No kidding. I hope she got his ID DL or something. I know of a guy that was writing checks that were not his. They were my dads.  He bought a whole set of new tires for his 18wheeler and some other stuff before the law tracked him down. Turns out my 1/2 brother stole a whole book and was handing them out for favors.


----------



## _jM (Oct 15, 2008)

We got all his ID and a witness to the accident. And we followed him to the bank so they could print out a personal check for him to use , because he didnt have his book with him. So the bank knows whats going on too. He giving us part of his scholarship money he just got from FSU. Kid has a 25,000$ check in the bank that goes through tonite @ 12am. So he dated the check for friday just in case something happens . So the money will be there, we actually found some luck this year! But once we found out it was his scholarship money i felt kinda bad.. but oh well


----------



## dieselcat18 (Oct 15, 2008)

_jM said:


> We got all his ID and a witness to the accident. And we followed him to the bank so they could print out a personal check for him to use , because he didnt have his book with him. So the bank knows whats going on too.

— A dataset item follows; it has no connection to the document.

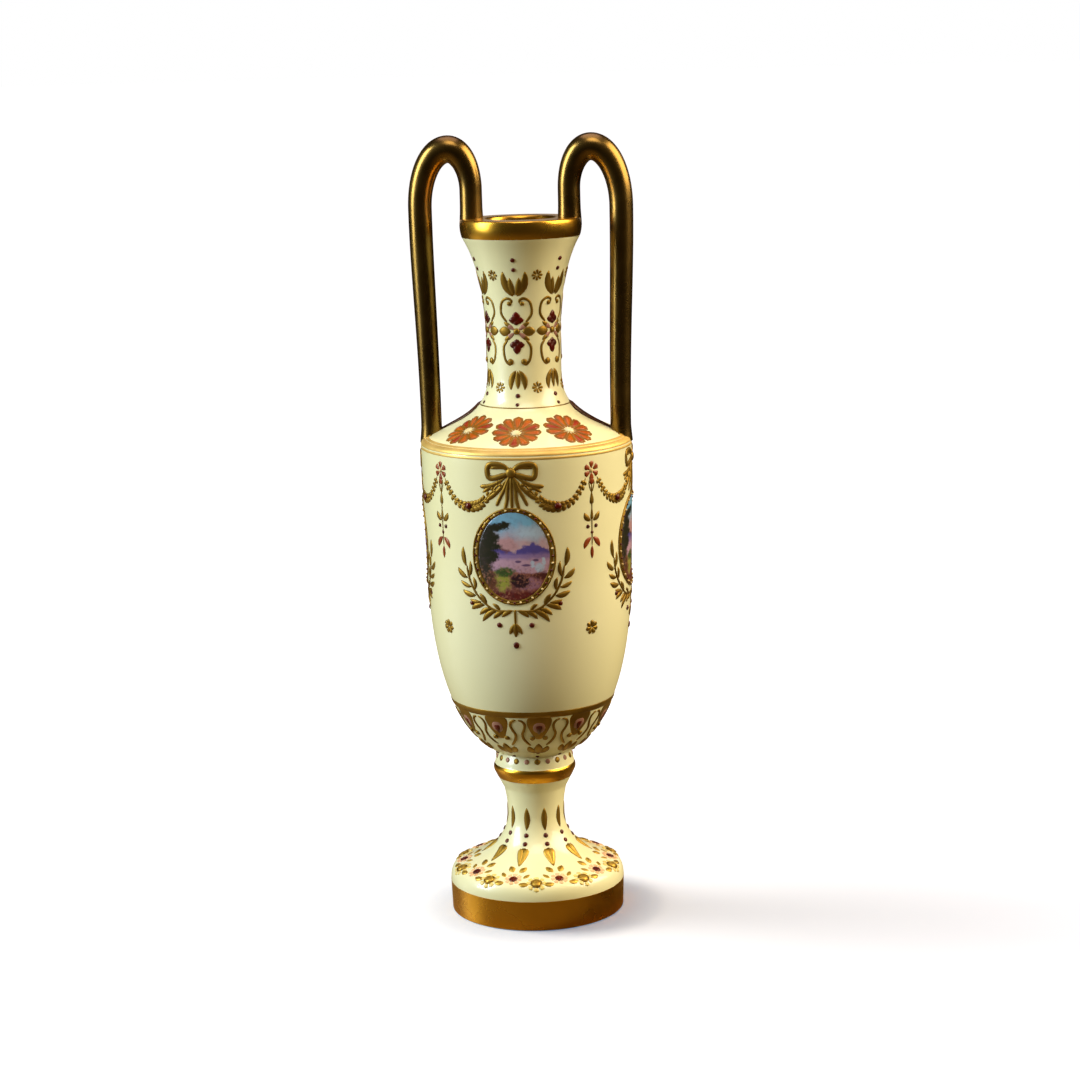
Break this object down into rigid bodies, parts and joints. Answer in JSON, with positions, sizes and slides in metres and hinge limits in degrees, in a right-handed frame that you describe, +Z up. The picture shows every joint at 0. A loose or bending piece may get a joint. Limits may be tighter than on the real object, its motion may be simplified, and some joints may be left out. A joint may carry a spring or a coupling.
{
  "type": "mantel urn",
  "caption": "Slender footed urn for a mantel, with a tall side, narrow neck and two looped handles that rise above the rim.",
  "frame": {"origin": "centre of the foot's standing ring, on the surface that the urn stands on", "axes": "+Z up the axis of the turned body; the two handles lie along +X and -X; -Y is the front, with the main picture"},
  "size_m": [0.0722, 0.0682, 0.255],
  "materials": {
    "ivory_glaze": "gloss",
    "gilding": "gloss",
    "enamel": "gloss"
  },
  "bodies": {
    "root": {"urn": "ivory_glaze"}
  },
  "joints": []
}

He giving us part of his scholarship money he just got from FSU. Kid has a 25,000$ check in the bank that goes through tonite @ 12am. So he dated the check for friday just in case something happens . So the money will be there, we actually found some luck this year! But once we found out it was his scholarship money i felt kinda bad.. but oh well



I really don't understand, if there was no damage to your van why you would take any money from this person....I think most would look at it as, no harm, no foul....IMO you should have just let the incident go.


----------



## Cold Storm (Oct 15, 2008)

_jM said:


> We got all his ID and a witness to the accident. And we followed him to the bank so they could print out a personal check for him to use , because he didnt have his book with him. So the bank knows whats going on too. He giving us part of his scholarship money he just got from FSU. Kid has a 25,000$ check in the bank that goes through tonite @ 12am. So he dated the check for friday just in case something happens . So the money will be there, we actually found some luck this year! But once we found out it was his scholarship money i felt kinda bad.. but oh well





I'm glad to hear that your wife is good. That's the thing that matters... It's bad that it had to happen the way it did.. I remember backing out of a parking spot one day, and i put my car into drive, and as I did... boom... A girl at my school hit me... But, like you, she had wealthy parents so it was money in the hand... She tried to say sorry the next day... But.... Blonde.. Lol
Well... looks like the system will be up soon! Can't wait my man.


----------



## _jM (Oct 15, 2008)

dieselcat18 said:


> I really don't understand, if there was no damage to your van why you would take any money from this person....I think most would look at it as, no harm, no foul....IMO you should have just let the incident go.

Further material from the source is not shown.